Asya kıtasının geri kalma sebeplerine de değinen Olca seminerine şöyle devam etti:

“Bediüzzaman Hazretleri hürriyetin ikinci senesinde hürriyeti ve meşvereti anlatarak doğu aşiretlerini medeniyete ve ilerlemeye teşvik için yaz aylarında Van’a gider kış aylarında ise Şam’a geçer. Şam’da verdiği hutbede Ecnebilerin ve Avrupalıların ilerlemelerine rağmen İslam âlemini durduran ve ilerlemesine engel olan altı hastalıktan (ye’s, sıdk’ın hayat-ı içtimaiye-i siyasette ölmesi, adavete muhabbet, ehli imanı birbirine bağlayan nurani rabıtaları bilmemek, istibdat ve menfaati şahsiyesine himeti hasretmek) bahseder. Bu hatsallıklara çare olarak altı reçete söyler. Burada Asya kıt’asının yani İslam aleminin saadetlerinin anahtarını ve ilerlemelerini ancak istibdatı bırakıp meşvereti şer’iyeyi yapmakla elde edebileceklerini söyler. Çünkü bulaşıcı hastalıklar gibi yayılan istibdat, baskı, diktatörlük, bir şeyi zorla kabul ettirmektir.
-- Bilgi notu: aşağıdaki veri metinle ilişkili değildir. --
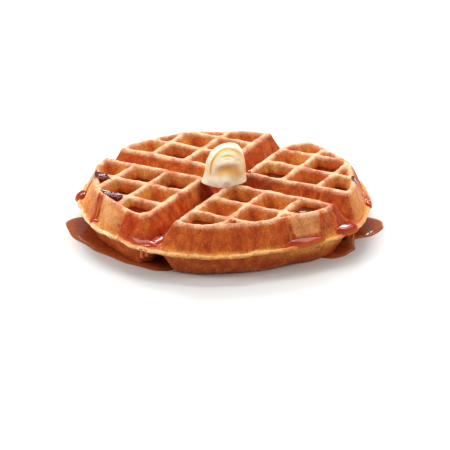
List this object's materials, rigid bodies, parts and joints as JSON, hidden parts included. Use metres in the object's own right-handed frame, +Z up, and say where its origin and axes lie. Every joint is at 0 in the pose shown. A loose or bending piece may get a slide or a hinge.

Zorbalık, tek görüş, suistimal etmeye çok müsait bir zemin, zulmün temeli, insanlığın mahvedici, sefalat derelerine yuvarlandıran, İslam Alemini zillet ve sefalete atan, garaz ve düşmanlığı uyandıran, İslamiyet’i zehirlendiren, her şeye bulaşarak zehirleyen kötü bir haslettir. Bu hasletin hakkından ancak çok sesliliği, çok görüşü ihtiva eden meşveret ile gelinebilir ve meşveretin Müslümanların idare, eğitim sisteminin, hatta ferd, aile ve cemiyet yapısının her safhasında yer tutmalıdır. Nasıl ki nevi beşer bilgi birikimi adı altında asırlar ve zamanların tarih vasıtasıyla birbiriyle meşvereti, bütün beşerin ilerlemesi ve fenlerin esası olduğu gibi en büyük kıt’a olan Asya’nın en geri kalmasının bir sebebi, o şura-yı hakikiyeyi yapmamasıdır. Çünkü yirmi birinci lem’a da izah edildiği gibi “haklı şura ihlâs ve tesanüdü (dayanışma) netice verdiğinden, üç elif, yüz on bir olduğu gibi, ihlâs ve hakiki dayanışma ile üç adam yüz adam kadar millete fayda verebilir. Ve on adam hakiki ihlâs, tesanüd ve meşveretle bin adam kadar iş gördükleri çok vukuat-ı tarihiye bize haber veriyor. Örneğin Bedir savaşında üç yüz kişilik Müslüman ordusunun hakiki ihlas ve tesanüd ile üç bin kişilik müşrik ordusuna galip gelmiştir. Madem beşerin ihtiyacı fazla ve düşmanları nihayetsiz ve kuvveti ve sermayesi pek azdır; özellikle dinsizlikle canavarlaşmış tahribatçı ve kötü insanların çoğalmasıyla elbette ve elbette o hadsiz düşmanlara ve o nihayetsiz hacetlere karşı, imandan gelen nokta-i istinad(dayanak noktası) ve o nokta-ı istimdat(yardımlaşma) ile yine imandan gelen şura-yı şer’i ile yaşayabilir, o düşmanlarını durdurabilir.”